[AIM]
Pictures aside, quote the whole listing exactly.

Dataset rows
** Begin **
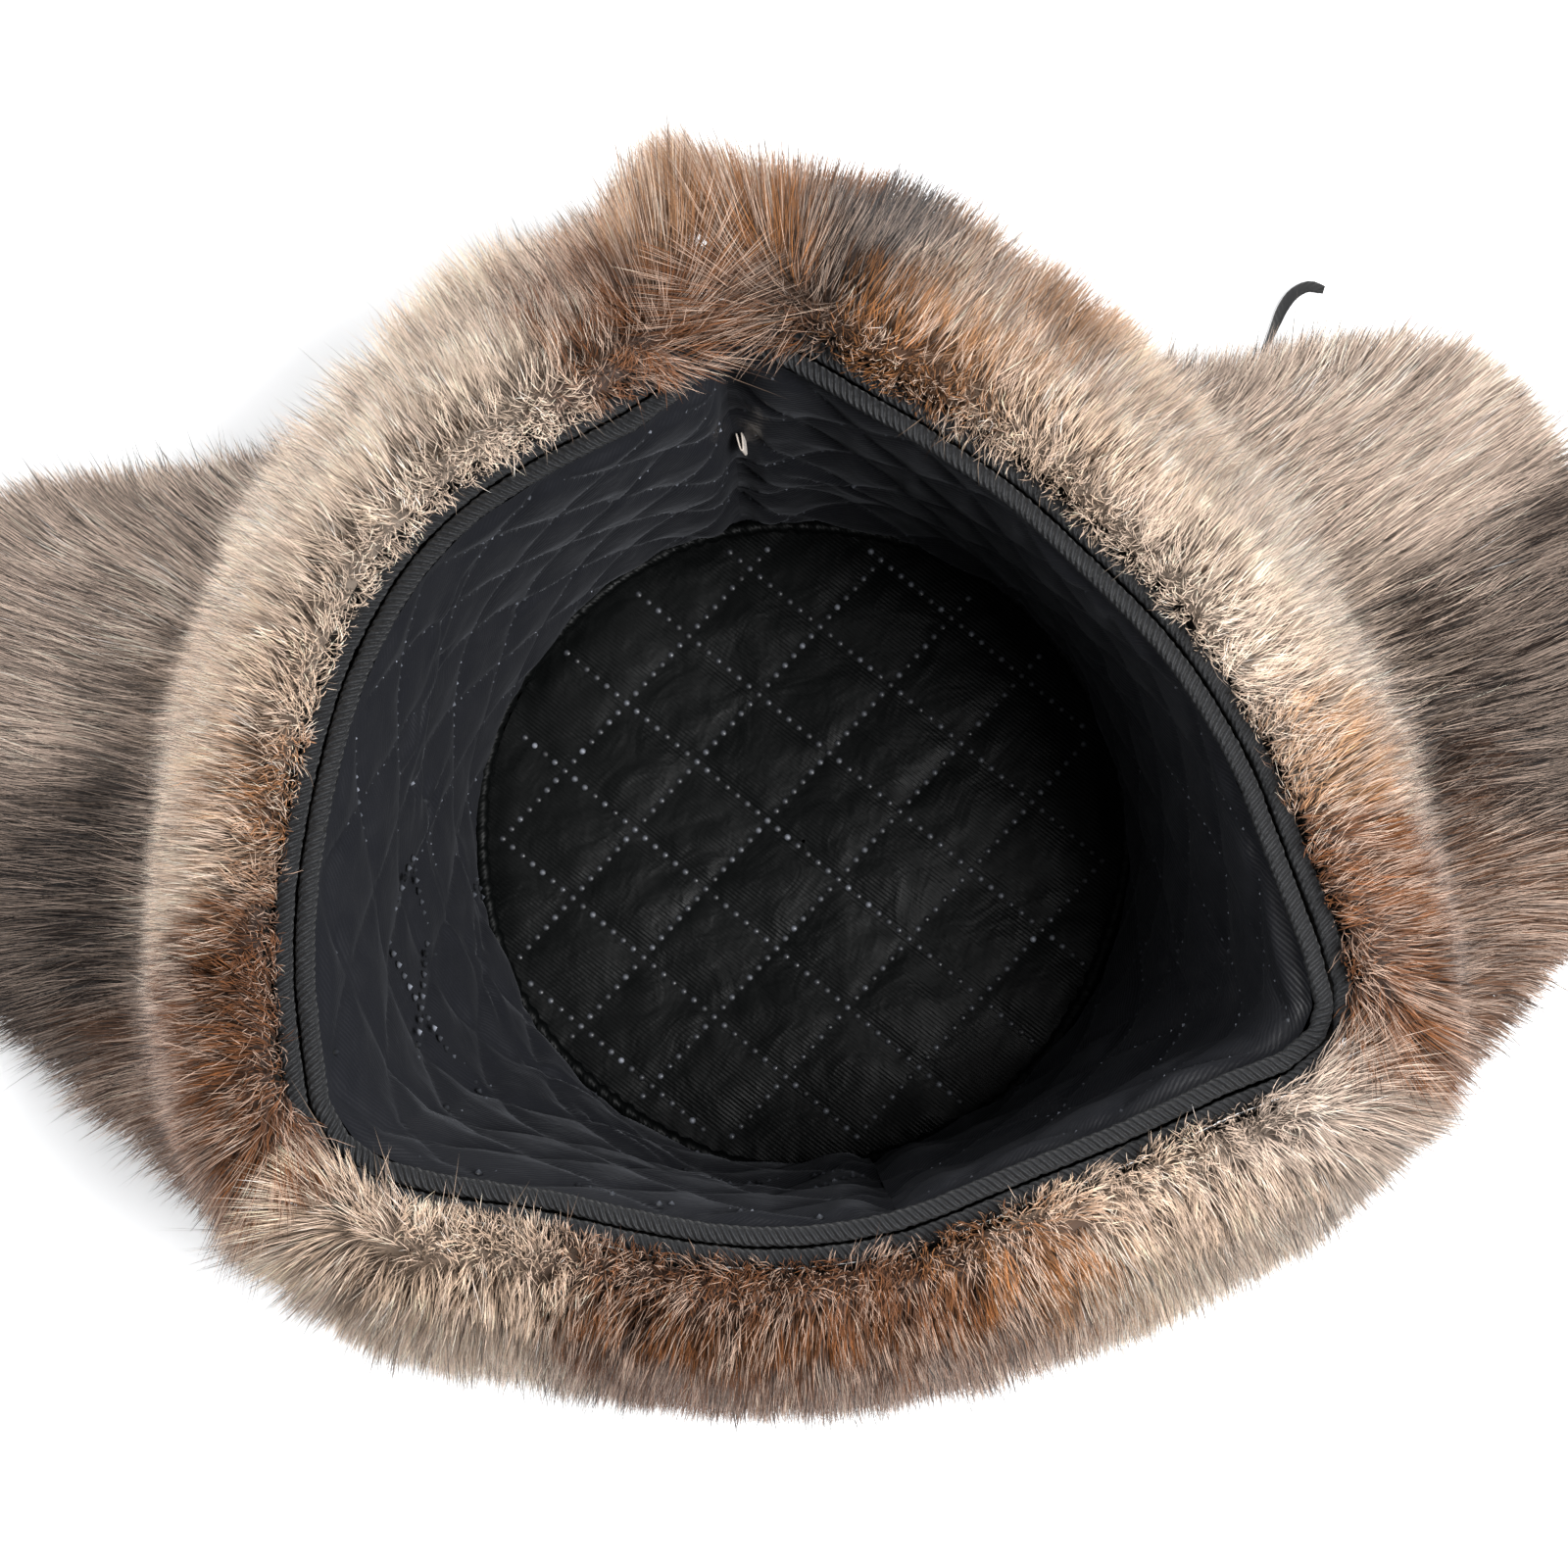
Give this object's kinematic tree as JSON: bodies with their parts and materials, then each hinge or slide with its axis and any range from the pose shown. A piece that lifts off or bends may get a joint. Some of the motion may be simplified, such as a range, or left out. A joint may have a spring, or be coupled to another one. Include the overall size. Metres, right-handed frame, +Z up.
{
  "type": "aviator hat",
  "caption": "Leather aviator hat with long-haired fur ear, neck and front flaps and a quilted lining, resting on its crown with the head opening up.",
  "frame": {"origin": "centre of the flat of the crown's top panel, on which the hat rests", "axes": "+Z up, out of the head opening; -Y towards the wearer's front, where the front flap is; +X towards the right-hand ear flap as seen from above with the front towards the viewer"},
  "size_m": [0.4021, 0.2632, 0.1556],
  "materials": {
    "black_leather": "soft grained leather with a low sheen",
    "quilted_lining": "smooth black taffeta, quilted in diamonds",
    "twill_tape": "ribbed black binding tape",
    "rabbit_fur": "long soft fur, cream to brown",
    "woven_tag": "plain off-white woven tape",
    "lace_cord": "flat black woven lace"
  },
  "bodies": {
    "root": {"crown_tip": "black_leather", "crown_wall_left": "black_leather", "crown_wall_right": "black_leather", "lining_tip": "quilted_lining", "lining_wall_left": "quilted_lining", "lining_wall_right": "quilted_lining", "lining_tape": "twill_tape", "flap_tape_left": "twill_tape", "flap_tape_right": "twill_tape", "front_tape": "twill_tape", "ear_flap_left_shell": "black_leather", "ear_flap_left_fur": "rabbit_fur", "ear_flap_right_shell": "black_leather", "ear_flap_right_fur": "rabbit_fur", "front_flap_shell": "black_leather", "front_flap_fur": "rabbit_fur", "tie_lace": "lace_cord", "woven_tag": "woven_tag"}
  },
  "joints": []
}
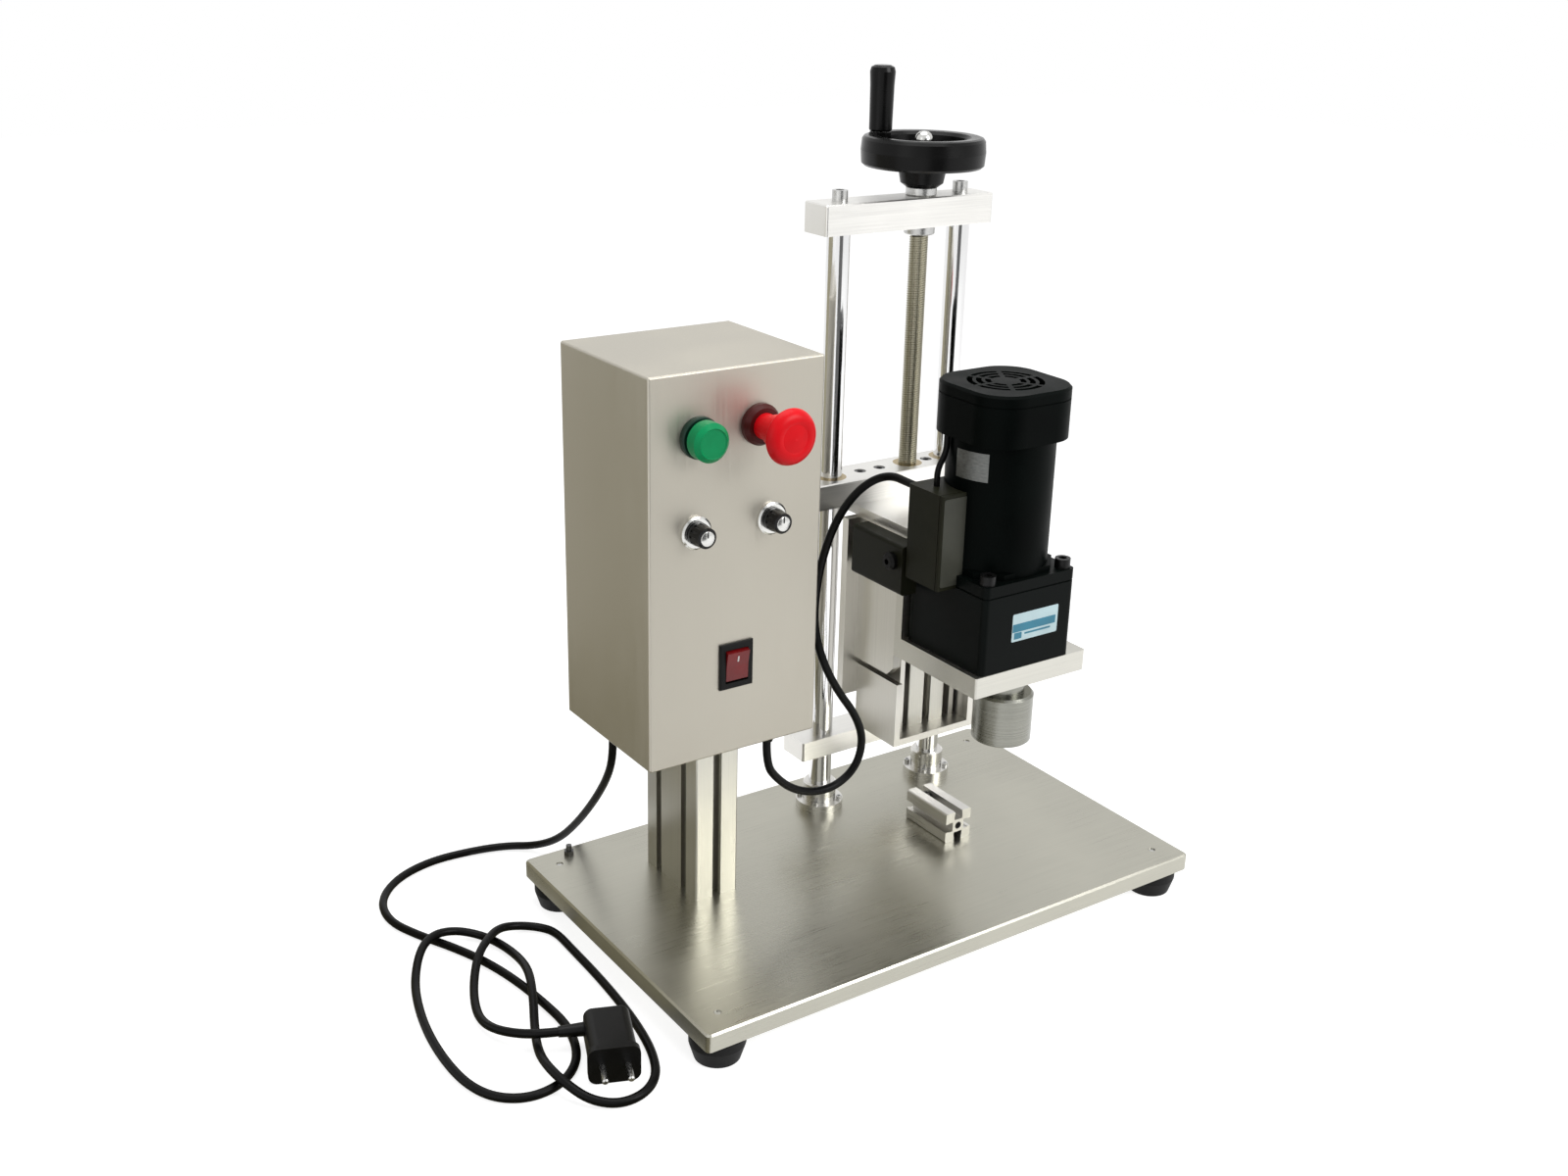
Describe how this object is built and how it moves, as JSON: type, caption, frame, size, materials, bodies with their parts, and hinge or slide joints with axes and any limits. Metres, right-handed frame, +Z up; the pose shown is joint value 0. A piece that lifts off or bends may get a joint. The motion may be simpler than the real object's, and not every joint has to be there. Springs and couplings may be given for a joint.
{
  "type": "benchtop capping machine",
  "caption": "Benchtop screw capping machine: geared motor and chuck on a carriage that a handwheel and lead screw move on two guide rods, with a control box on a slotted post.",
  "frame": {"origin": "on the table under the middle of the base plate", "axes": "+Z up, the control panel and the chuck face -Y, +X to the right seen from the front"},
  "size_m": [0.658, 0.3967, 0.6886],
  "materials": {
    "brushed_plate": "satin",
    "extrusion": "satin",
    "steel_sheet": "brushed",
    "machined": "machined",
    "chrome_rod": "polished",
    "steel": "satin",
    "bronze": "satin",
    "black_paint": "satin",
    "black_plastic": "matte",
    "green_plastic": "gloss",
    "red_plastic": "gloss",
    "rubber": "matte",
    "cord": "satin"
  },
  "bodies": {
    "frame": {"base_plate": "brushed_plate", "rubber_feet": "rubber", "foot_screws": "steel", "post_extrusion": "extrusion", "post_bolts": "steel", "guide_rods": "chrome_rod", "rod_collars": "machined", "collar_screws": "steel", "head_bar": "machined", "head_bolts": "steel", "cross_bar": "machined", "screw_bushes": "bronze", "bottle_stop": "extrusion", "deck_fasteners": "steel", "control_box": "steel_sheet", "control_box_back": "steel_sheet", "mains_gland": "black_plastic", "cable_gland": "black_plastic", "button_bezel": "green_plastic", "stop_base": "black_plastic", "speed_pots": "chrome_rod", "rocker_frame": "black_plastic", "mains_cord": "cord", "mains_plug": "black_plastic", "plug_pins": "steel"},
    "green_button": {"button_cap": "green_plastic"},
    "stop_plunger": {"stop_stem": "red_plastic"},
    "stop_mushroom": {"stop_head": "red_plastic"},
    "left_knob": {"knob_left": "black_plastic"},
    "right_knob": {"knob_right": "black_plastic"},
    "rocker": {"rocker_switch": "red_plastic"},
    "screw": {"lead_screw": "bronze", "screw_collars": "steel", "handwheel": "black_paint", "wheel_nut": "steel", "crank_pin": "steel"},
    "grip": {"crank_grip": "black_plastic"},
    "carriage": {"upper_block": "machined", "carriage_screws": "steel", "rod_bushes": "bronze", "lead_nut": "bronze", "arm_plate": "machined", "back_plate": "machined", "cheek_plates": "machined", "slide_column": "extrusion", "guide_strips": "machined", "guide_box": "machined", "motor_bracket": "machined", "gearhead": "black_paint", "gear_bolts": "steel", "motor_body": "black_paint", "fan_cowl": "black_paint", "terminal_box": "black_paint", "capacitor_box": "black_paint", "capacitor_gland": "black_plastic", "motor_lead": "cord", "motor_cable": "cord"},
    "chuck": {"output_shaft": "steel", "chuck_body": "steel", "chuck_liner": "rubber"}
  },
  "joints": [
    {"name": "button_press", "type": "slide", "parent": "frame", "child": "green_button", "axis": [0, 1, 0], "range_m": [0, 0.003], "stiffness_N_per_m": 900, "springref_m": -0.002},
    {"name": "stop_press", "type": "slide", "parent": "frame", "child": "stop_plunger", "axis": [0, 1, 0], "range_m": [0, 0.004]},
    {"name": "stop_twist", "type": "hinge", "parent": "stop_plunger", "child": "stop_mushroom", "pos_m": [-0.123, -0.012, 0.448], "axis": [0, 1, 0], "range_deg": [0, 45]},
    {"name": "left_knob_turn", "type": "hinge", "parent": "frame", "child": "left_knob", "pos_m": [-0.178, -0.012, 0.372], "axis": [0, 1, 0], "range_deg": [-150, 150]},
    {"name": "right_knob_turn", "type": "hinge", "parent": "frame", "child": "right_knob", "pos_m": [-0.1105, -0.012, 0.372], "axis": [0, 1, 0], "range_deg": [-150, 150]},
    {"name": "rocker_tip", "type": "hinge", "parent": "frame", "child": "rocker", "pos_m": [-0.141, -0.009, 0.257], "axis": [-1, 0, 0], "range_deg": [0, 9]},
    {"name": "screw_turn", "type": "hinge", "parent": "frame", "child": "screw", "pos_m": [0.109, 0.098, 0.562], "axis": [0, 0, 1], "range_deg": [-16201, 4951]},
    {"name": "grip_spin", "type": "hinge", "parent": "screw", "child": "grip", "pos_m": [0.09279, 0.1362, 0.637], "axis": [0, 0, 1], "continuous": true},
    {"name": "carriage_lift", "type": "slide", "parent": "frame", "child": "carriage", "axis": [0, 0, 1], "range_m": [-0.055, 0.18], "deforming": ["motor_cable"]},
    {"name": "chuck_spin", "type": "hinge", "parent": "carriage", "child": "chuck", "pos_m": [0.089, -0.07, 0.187], "axis": [0, 0, 1], "continuous": true}
  ],
  "couplings": [
    {"joint": "screw_turn", "follows": "carriage_lift", "rad_per_m": -1570.8}
  ]
}
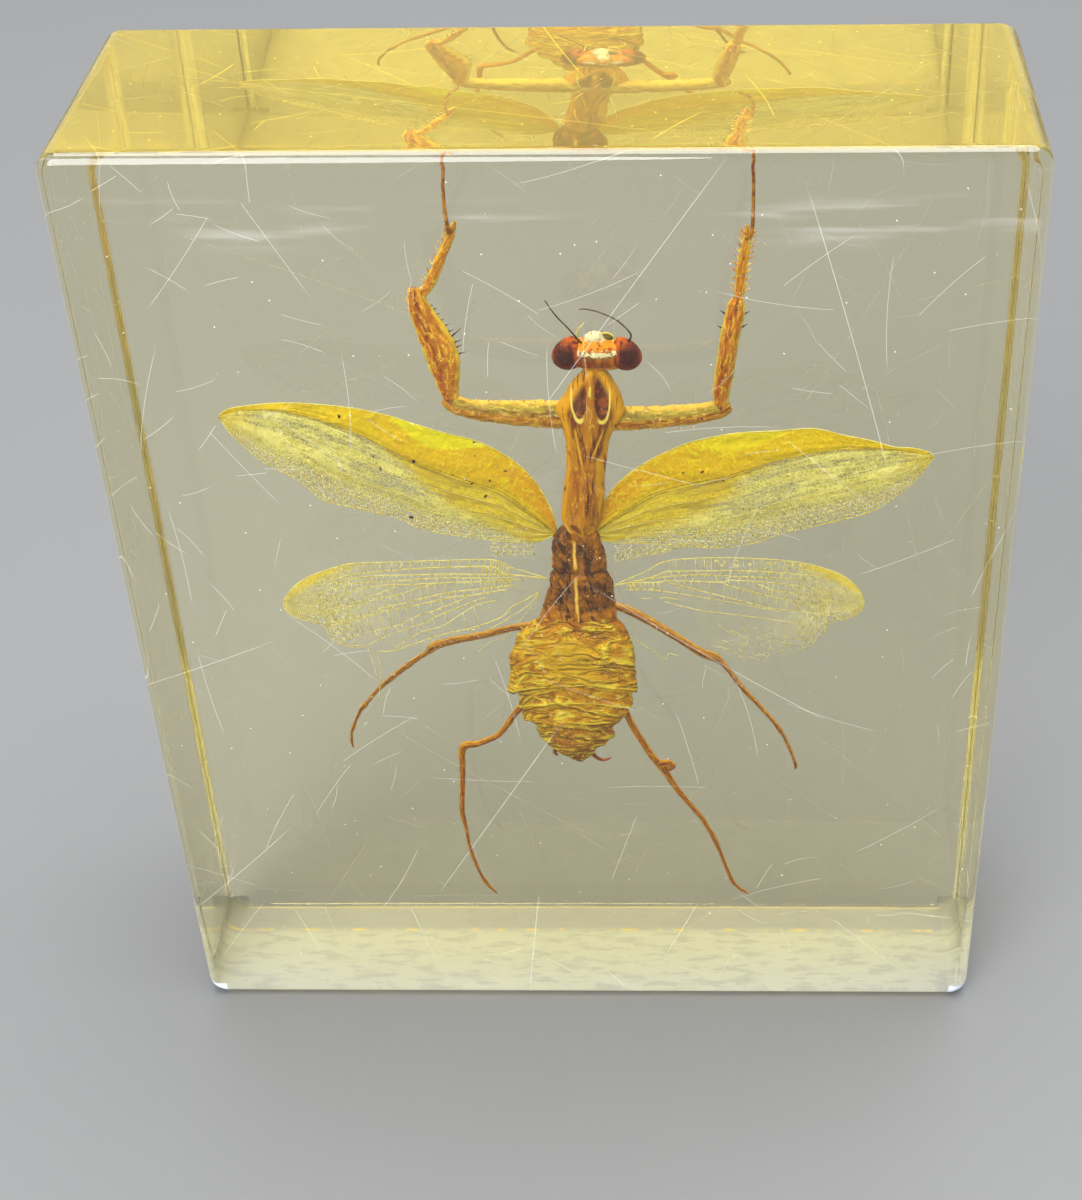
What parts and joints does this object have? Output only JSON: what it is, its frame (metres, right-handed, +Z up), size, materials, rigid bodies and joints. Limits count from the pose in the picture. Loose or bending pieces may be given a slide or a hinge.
** End **
[WORKED ANSWER]
Give this object's kinematic tree as JSON: bodies with their parts and materials, then each hinge or slide with its axis and any range from the pose shown. A piece that lifts off or bends may get a joint. Some of the motion may be simplified, such as a range, or left out. A joint may have a spring, or be coupled to another one. Include the overall size. Metres, right-handed frame, +Z up.
{
  "type": "aviator hat",
  "caption": "Leather aviator hat with long-haired fur ear, neck and front flaps and a quilted lining, resting on its crown with the head opening up.",
  "frame": {"origin": "centre of the flat of the crown's top panel, on which the hat rests", "axes": "+Z up, out of the head opening; -Y towards the wearer's front, where the front flap is; +X towards the right-hand ear flap as seen from above with the front towards the viewer"},
  "size_m": [0.4021, 0.2632, 0.1556],
  "materials": {
    "black_leather": "soft grained leather with a low sheen",
    "quilted_lining": "smooth black taffeta, quilted in diamonds",
    "twill_tape": "ribbed black binding tape",
    "rabbit_fur": "long soft fur, cream to brown",
    "woven_tag": "plain off-white woven tape",
    "lace_cord": "flat black woven lace"
  },
  "bodies": {
    "root": {"crown_tip": "black_leather", "crown_wall_left": "black_leather", "crown_wall_right": "black_leather", "lining_tip": "quilted_lining", "lining_wall_left": "quilted_lining", "lining_wall_right": "quilted_lining", "lining_tape": "twill_tape", "flap_tape_left": "twill_tape", "flap_tape_right": "twill_tape", "front_tape": "twill_tape", "ear_flap_left_shell": "black_leather", "ear_flap_left_fur": "rabbit_fur", "ear_flap_right_shell": "black_leather", "ear_flap_right_fur": "rabbit_fur", "front_flap_shell": "black_leather", "front_flap_fur": "rabbit_fur", "tie_lace": "lace_cord", "woven_tag": "woven_tag"}
  },
  "joints": []
}
Describe how this object is built and how it moves, as JSON: type, caption, frame, size, materials, bodies with their parts, and hinge or slide joints with axes and any limits. Metres, right-handed frame, +Z up; the pose shown is joint value 0. A piece that lifts off or bends may get a joint. The motion may be simpler than the real object's, and not every joint has to be there. Springs and couplings may be given for a joint.
{
  "type": "benchtop capping machine",
  "caption": "Benchtop screw capping machine: geared motor and chuck on a carriage that a handwheel and lead screw move on two guide rods, with a control box on a slotted post.",
  "frame": {"origin": "on the table under the middle of the base plate", "axes": "+Z up, the control panel and the chuck face -Y, +X to the right seen from the front"},
  "size_m": [0.658, 0.3967, 0.6886],
  "materials": {
    "brushed_plate": "satin",
    "extrusion": "satin",
    "steel_sheet": "brushed",
    "machined": "machined",
    "chrome_rod": "polished",
    "steel": "satin",
    "bronze": "satin",
    "black_paint": "satin",
    "black_plastic": "matte",
    "green_plastic": "gloss",
    "red_plastic": "gloss",
    "rubber": "matte",
    "cord": "satin"
  },
  "bodies": {
    "frame": {"base_plate": "brushed_plate", "rubber_feet": "rubber", "foot_screws": "steel", "post_extrusion": "extrusion", "post_bolts": "steel", "guide_rods": "chrome_rod", "rod_collars": "machined", "collar_screws": "steel", "head_bar": "machined", "head_bolts": "steel", "cross_bar": "machined", "screw_bushes": "bronze", "bottle_stop": "extrusion", "deck_fasteners": "steel", "control_box": "steel_sheet", "control_box_back": "steel_sheet", "mains_gland": "black_plastic", "cable_gland": "black_plastic", "button_bezel": "green_plastic", "stop_base": "black_plastic", "speed_pots": "chrome_rod", "rocker_frame": "black_plastic", "mains_cord": "cord", "mains_plug": "black_plastic", "plug_pins": "steel"},
    "green_button": {"button_cap": "green_plastic"},
    "stop_plunger": {"stop_stem": "red_plastic"},
    "stop_mushroom": {"stop_head": "red_plastic"},
    "left_knob": {"knob_left": "black_plastic"},
    "right_knob": {"knob_right": "black_plastic"},
    "rocker": {"rocker_switch": "red_plastic"},
    "screw": {"lead_screw": "bronze", "screw_collars": "steel", "handwheel": "black_paint", "wheel_nut": "steel", "crank_pin": "steel"},
    "grip": {"crank_grip": "black_plastic"},
    "carriage": {"upper_block": "machined", "carriage_screws": "steel", "rod_bushes": "bronze", "lead_nut": "bronze", "arm_plate": "machined", "back_plate": "machined", "cheek_plates": "machined", "slide_column": "extrusion", "guide_strips": "machined", "guide_box": "machined", "motor_bracket": "machined", "gearhead": "black_paint", "gear_bolts": "steel", "motor_body": "black_paint", "fan_cowl": "black_paint", "terminal_box": "black_paint", "capacitor_box": "black_paint", "capacitor_gland": "black_plastic", "motor_lead": "cord", "motor_cable": "cord"},
    "chuck": {"output_shaft": "steel", "chuck_body": "steel", "chuck_liner": "rubber"}
  },
  "joints": [
    {"name": "button_press", "type": "slide", "parent": "frame", "child": "green_button", "axis": [0, 1, 0], "range_m": [0, 0.003], "stiffness_N_per_m": 900, "springref_m": -0.002},
    {"name": "stop_press", "type": "slide", "parent": "frame", "child": "stop_plunger", "axis": [0, 1, 0], "range_m": [0, 0.004]},
    {"name": "stop_twist", "type": "hinge", "parent": "stop_plunger", "child": "stop_mushroom", "pos_m": [-0.123, -0.012, 0.448], "axis": [0, 1, 0], "range_deg": [0, 45]},
    {"name": "left_knob_turn", "type": "hinge", "parent": "frame", "child": "left_knob", "pos_m": [-0.178, -0.012, 0.372], "axis": [0, 1, 0], "range_deg": [-150, 150]},
    {"name": "right_knob_turn", "type": "hinge", "parent": "frame", "child": "right_knob", "pos_m": [-0.1105, -0.012, 0.372], "axis": [0, 1, 0], "range_deg": [-150, 150]},
    {"name": "rocker_tip", "type": "hinge", "parent": "frame", "child": "rocker", "pos_m": [-0.141, -0.009, 0.257], "axis": [-1, 0, 0], "range_deg": [0, 9]},
    {"name": "screw_turn", "type": "hinge", "parent": "frame", "child": "screw", "pos_m": [0.109, 0.098, 0.562], "axis": [0, 0, 1], "range_deg": [-16201, 4951]},
    {"name": "grip_spin", "type": "hinge", "parent": "screw", "child": "grip", "pos_m": [0.09279, 0.1362, 0.637], "axis": [0, 0, 1], "continuous": true},
    {"name": "carriage_lift", "type": "slide", "parent": "frame", "child": "carriage", "axis": [0, 0, 1], "range_m": [-0.055, 0.18], "deforming": ["motor_cable"]},
    {"name": "chuck_spin", "type": "hinge", "parent": "carriage", "child": "chuck", "pos_m": [0.089, -0.07, 0.187], "axis": [0, 0, 1], "continuous": true}
  ],
  "couplings": [
    {"joint": "screw_turn", "follows": "carriage_lift", "rad_per_m": -1570.8}
  ]
}
What parts and joints does this object have? Output only JSON: what it is, its frame (metres, right-handed, +Z up), size, materials, rigid bodies and joints. Limits count from the pose in the picture. Loose or bending pieces may be given a slide or a hinge.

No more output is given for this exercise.